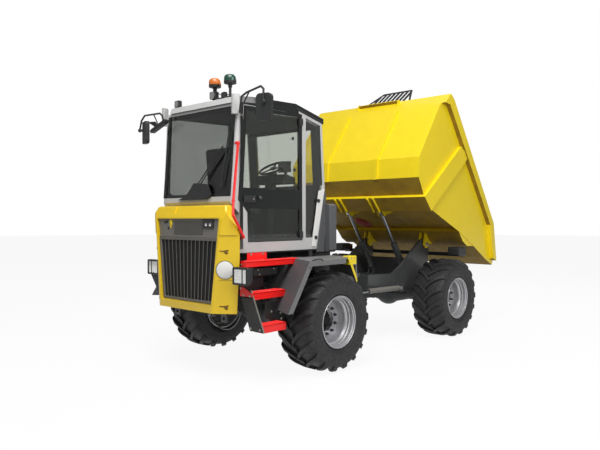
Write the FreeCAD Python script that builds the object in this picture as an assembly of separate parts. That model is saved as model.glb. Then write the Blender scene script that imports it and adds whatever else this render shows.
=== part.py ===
import FreeCAD, Part
import math
import os

# Articulated site dumper, millimetres, +Z up, +X towards the cab end, +Y the machine's left.
# The working frame has X 0 at the cab-end axle, Y 0 on the centre plane and Z 0 on the ground.
# Every shape is moved at the end, so that X 0 is the middle of the machine's length.

V = FreeCAD.Vector

# Wheels
WHEELBASE = 2810.0
TYRE_RADIUS = 575.0
TYRE_WIDTH = 500.0
TYRE_Y = 1000.0
TYRE_INNER = TYRE_Y - TYRE_WIDTH / 2
AXLE_Z = TYRE_RADIUS
REAR_AXLE_X = -WHEELBASE
TREAD_BASE_RADIUS = 538.0
RIM_RADIUS = 300.0
RIM_HALF_WIDTH = 214.0
BEAD_GAP = 1.0
TYRE_SIDES = 14
LUG_PAIRS = 14

# Joints
PIVOT_X = -1330.0
PIVOT_PIN_Z = (615.0, 905.0)
ROLL_Z = 760.0
TIP_X = REAR_AXLE_X - 170.0
TIP_Z = 1350.0
TIP_ANGLE = 50.0
STEER_ANGLE = 28.0
ROLL_ANGLE = 10.0
DOOR_HINGE = (8.0, 668.0)
HOOD_HINGE = (1205.0, 775.0)

# Named clearances
JOINT_GAP = 6.0
PIN_GAP = 1.0
PANEL_GAP = 6.0

# Cab
CAB_HALF = 660.0
CAB_WALL = 40.0
CAB_FLOOR_Z = 1380.0
CAB_SIDE = [
    (1000, CAB_FLOOR_Z),
    (1000, 1800),
    (1095, 1935),
    (1010, 3000),
    (120, 3035),
    (-355, 2920),
    (-410, 2120),
    (-255, CAB_FLOOR_Z),
]
DOOR_OUTLINE = [(890, 1490), (900, 1815), (1015, 1950), (950, 2975), (90, 3000), (12, 2990), (5, 1490)]
REAR_QUARTER = [(-55, 1520), (-55, 2960), (-318, 2895), (-365, 2165), (-205, 1520)]
SIDE_WINDOW = [(900, 2020), (1000, 2060), (950, 2960), (30, 2985), (30, 2020)]
GLASS = 6.0

# Hood
HOOD_HALF = 735.0
HOOD_REAR_X = 1077.0
HOOD_BOTTOM_Z = 735.0
HOOD_TOP_Z = 1895.0
HOOD_SKIN = 8.0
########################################
What is the number of lines holding the word "FreeCAD"? State it alone.

§ EXERCISE RESPONSE:
3